Representatives with Texas Gun Sense, a statewide gun violence prevention organization, took part in discussions around legislation and said every proposal that addressed gun reform failed, including closing background check loopholes and red flag laws which allow firearms to be seized from someone considered a threat.
“These are things that most Texans support. These are reasonable measures that in other states have been successful in reducing gun deaths,” said Nicole Golden, executive director of Texas Gun Sense.
“Most of the bills we push forward even with broad support have not made it out of committee,” said Golden. “Instead last session lawmakers approved removing licensing and training requirements to carry a loaded handgun in public. They went the wrong direction.”
During Wednesday’s briefing about the Uvalde mass shooting, Abbott says looking to tougher gun laws is not the “real solution” to the problem of gun violence and stressed mental health services.

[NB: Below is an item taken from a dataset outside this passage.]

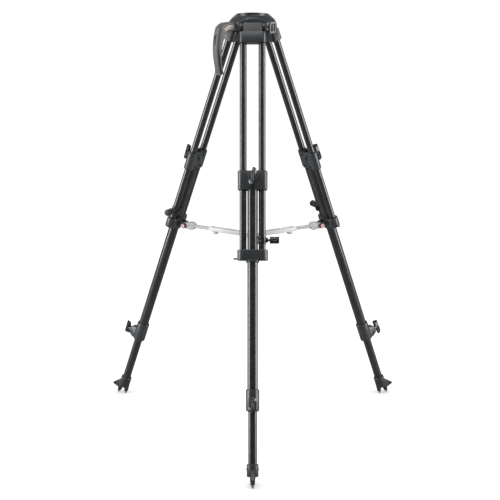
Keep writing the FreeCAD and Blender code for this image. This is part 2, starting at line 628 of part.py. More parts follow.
def foot_spikes():
    spikes = []
    for side in (-1, 1):
        tip = spike_point(side)
        axis = spike_axis(side)
        shank_end = tip - axis * SPIKE_R * 1.6
        shank = Part.makeCylinder(SPIKE_R, SPIKE_LENGTH - SPIKE_R * 1.6, tip - axis * SPIKE_LENGTH, axis)
        point = Part.makeCone(SPIKE_R, SPIKE_TIP_R, SPIKE_R * 1.6, shank_end, axis)
        spikes.append(fused([shank, point]))
    return Part.makeCompound(spikes)


# ---------------------------------------------------------------- spreader, arm pointing to -Y
def spreader_hub():
    """Small disc with three upright tongues that reach into the arms' forks."""
    z = ARM_HEIGHT
    disc = rod(HUB_DISC_RADIUS, (0, 0, z - HUB_DROP), (0, 0, z - HUB_DROP + 4))
    pieces = [disc, rod(7.0, (0, 0, z - HUB_DROP - 4), (0, 0, z - HUB_DROP + 1))]
    half = HUB_TONGUE / 2
    y = -HUB_PIVOT_RADIUS
    tongue = polygon([(-half, -5, z - HUB_DROP), (-half, y + 4, z - HUB_DROP), (-half, y - HUB_EYE_R, z),
                      (-half, y, z + HUB_EYE_R), (-half, y + 5, z + HUB_EYE_R), (-half, -5, z - 2)])
    eye = rod(RIVET_R, (-20, y, z), (20, y, z))
    for azimuth in LEG_AZIMUTHS.values():
        pieces.append(turned(extruded(tongue, Vector(0, 0, 0), AXIS_X, HUB_TONGUE).cut(eye), azimuth))
    return fused(pieces)


def arm_rail():
    """Inner, hollow half of an arm: a forked channel from the hub outwards."""
    z = ARM_HEIGHT
    pivot = -HUB_PIVOT_RADIUS
    start = pivot - RAIL_START
    end = pivot - RAIL_END
    half, rise = RAIL_WIDTH / 2, RAIL_HEIGHT / 2
    channel = box(-half, half, end, start, z - rise, z + rise)
    long_edges = [e for e in channel.Edges if abs(e.Vertexes[0].Y - e.Vertexes[-1].Y) > 1]
    channel = channel.makeChamfer(1.5, long_edges)
    fork_half = FORK_WIDTH / 2
    fork = box(-fork_half, fork_half, start - 1, pivot, z - FORK_EYE_R, z + FORK_EYE_R)
    tip = rod(FORK_EYE_R, (-fork_half, pivot, z), (fork_half, pivot, z))
    knob = rod(ARM_KNOB_R, (0, end + 14, z - rise - ARM_KNOB_HEIGHT), (0, end + 14, z - rise + 1))
    whole = fused([channel, fork, tip, knob])
    bar_half, bar_rise = BAR_WIDTH / 2 + SLIDE_GAP, BAR_HEIGHT / 2 + SLIDE_GAP
    hollow = box(-bar_half, bar_half, end - 1, pivot - RAIL_HOLLOW_START, z - bar_rise, z + bar_rise)
    slot = box(-FORK_GAP / 2, FORK_GAP / 2, pivot - FORK_SLOT, pivot + 10, z - rise - 1, z + rise + 1)
    eye = rod(RIVET_R, (-10, pivot, z), (10, pivot, z))
    return fused([whole.cut([hollow, slot, eye])])


def arm_bar():
    """Outer half of an arm: bar and the end fitting that turns on the leg's pin."""
    z = ARM_HEIGHT
    pivot = -ARM_RADIUS
    half, rise = BAR_WIDTH / 2, BAR_HEIGHT / 2
    root = pivot + FITTING_LENGTH
    bar = box(-half, half, root - 2, -HUB_PIVOT_RADIUS - BAR_START, z - rise, z + rise)
    fit_half = ARM_CHEEK_GAP / 2 - SIDE_GAP
    up = FITTING_HEIGHT / 2
    outline = polygon([(-fit_half, root, z + 4), (-fit_half, root - 8, z + up), (-fit_half, pivot + 4, z + 7),
                       (-fit_half, pivot - 3, z + 6), (-fit_half, pivot - 6.5, z), (-fit_half, pivot - 4, z - 5),
                       (-fit_half, pivot + 5, z - 7), (-fit_half, root - 8, z - up), (-fit_half, root, z - 4)])
    fitting = extruded(outline, Vector(0, 0, 0), AXIS_X, 2 * fit_half)
    eye = rod(ARM_PIN_R + HINGE_GAP, (-20, pivot, z), (20, pivot, z))
    bar_end = -HUB_PIVOT_RADIUS - BAR_START
    slot = box(-FORK_GAP / 2 - SLIDE_GAP, FORK_GAP / 2 + SLIDE_GAP, bar_end - BAR_SLOT, bar_end + 1,
               z - rise - 1, z + rise + 1)
    return fused([fused([bar, fitting]).cut([eye, slot])])


# ---------------------------------------------------------------- every node
def leg_nodes():
    return {"leg_shoulder": leg_shoulder(), "upper_tubes": upper_tubes(), "leg_yoke": leg_yoke(),
            "spreader_pin": spreader_pin(), "tube_band": tube_band(), "thumb_knob": thumb_knob(),
            "slider_block": slider_block(), "upper_knob": upper_knob(), "mid_tube": mid_tube(),
            "lower_clamp": lower_clamp(), "lower_knob": lower_knob(), "lower_tube": lower_tube(),
            "foot": foot(), "foot_spikes": foot_spikes()}


def all_nodes():
    nodes = {"crown": crown(), "bowl_liner": bowl_liner(), "hinge_pins": hinge_pins(),
             "accessory_plate": accessory_plate(), "handle_frame": handle_frame(), "handle_grip": handle_grip(),
             "handle_panels": handle_panels(), "handle_screws": handle_screws(),
             "spreader_hub": spreader_hub()}
    leg = leg_nodes()
    rail = arm_rail()
    bar = arm_bar()
    for name, azimuth in LEG_AZIMUTHS.items():
        for node, shape in leg.items():
            nodes[node + "_" + name] = on_leg(shape, azimuth)
        nodes["arm_rail_" + name] = turned(rail, azimuth)
        nodes["arm_bar_" + name] = turned(bar, azimuth)
    return nodes


def main():
    os.makedirs("parts", exist_ok=True)
    for name, shape in all_nodes().items():
        if not shape.isValid():
            print("not valid:", name)
        shape.exportStep("parts/" + name + ".step")


main()
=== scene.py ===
"""Looks of a two-stage carbon tripod with a levelling bowl, a carry handle and a mid-level spreader.

All sizes are in metres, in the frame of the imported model: the floor is Z = 0 and the front leg points to -Y.
"""

import json
import math

import bmesh
import bpy
from mathutils import Matrix, Vector


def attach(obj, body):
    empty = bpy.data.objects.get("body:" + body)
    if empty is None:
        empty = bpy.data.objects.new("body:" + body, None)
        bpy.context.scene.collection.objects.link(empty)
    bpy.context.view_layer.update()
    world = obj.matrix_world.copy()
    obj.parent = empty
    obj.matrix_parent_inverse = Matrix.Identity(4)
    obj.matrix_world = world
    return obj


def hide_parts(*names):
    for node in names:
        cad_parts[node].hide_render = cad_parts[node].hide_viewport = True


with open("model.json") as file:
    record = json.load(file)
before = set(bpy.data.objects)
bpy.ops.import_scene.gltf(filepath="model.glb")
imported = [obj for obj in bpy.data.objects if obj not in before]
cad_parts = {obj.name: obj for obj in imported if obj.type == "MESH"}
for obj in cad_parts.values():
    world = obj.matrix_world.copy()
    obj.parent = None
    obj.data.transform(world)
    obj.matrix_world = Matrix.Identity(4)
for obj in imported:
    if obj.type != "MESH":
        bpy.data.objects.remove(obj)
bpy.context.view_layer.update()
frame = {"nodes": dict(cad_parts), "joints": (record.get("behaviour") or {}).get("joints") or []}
NODES = frame["nodes"]
JOINTS = {joint["name"]: joint for joint in frame["joints"]}
SIDES = ("front", "right", "left")

# ---------------------------------------------------------------- driving dimensions
IMAGE_SIDE = 500.0            # the frame is square
FOCAL = 1481.0                # focal length in the same unit
SENSOR = 36.0
CAMERA_PLACE = (0.0, -3.4917, 1.4007)
CAMERA_TILT = math.radians(90.0 - 15.3)
CAMERA_SHIFT = -0.0052

HANDLE_TURN = math.radians(-60.0)      # the two pads between the legs
PLATE_TURN = math.radians(60.0)

WING_DEPTH = 0.0105           # wing knobs: the blade along the knob's axis
WING_HALF = 0.0048            # half the blade's width at its middle
WING_BULGE = 0.0018           # widening between the middle and the tips
WING_SWEEP = 0.0038           # sideways offset of the tips
WING_STEPS = 28               # corners of the blade's outline
WING_LAYERS = (               # share of the depth, narrowing, lean that is left, shortening
    (0.30, 0.98, 1.0, 1.0), (0.50, 0.42, 0.30, 0.985), (0.14, 0.80, 0.22, 0.98), (0.06, 0.6, 0.15, 0.97))
HUB_DEPTH = 0.006
HUB_RADIUS = 0.007
HUB_TAPER = 0.8
KNOB_STUD_RADIUS = 0.0035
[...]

Democratic candidate for governor and former Texas Congressman Beto O’Rourke interrupted the briefing to push for gun reform now.
“If we continue to accept this than it is on us. It’s not just the governor’s fault. It is on us. I’m not going to accept it. So I’m here. I’m calling attention to this,” O’Rourke said.
Golden believes common ground can be reached and said Texas Gun Sense will be working on their strategy to push for reforms when the next legislative session begins in January 2023.
“I want people to know that even if they are feeling that sense of despair we’ve all been there. The antidote to despair is action," said Golden.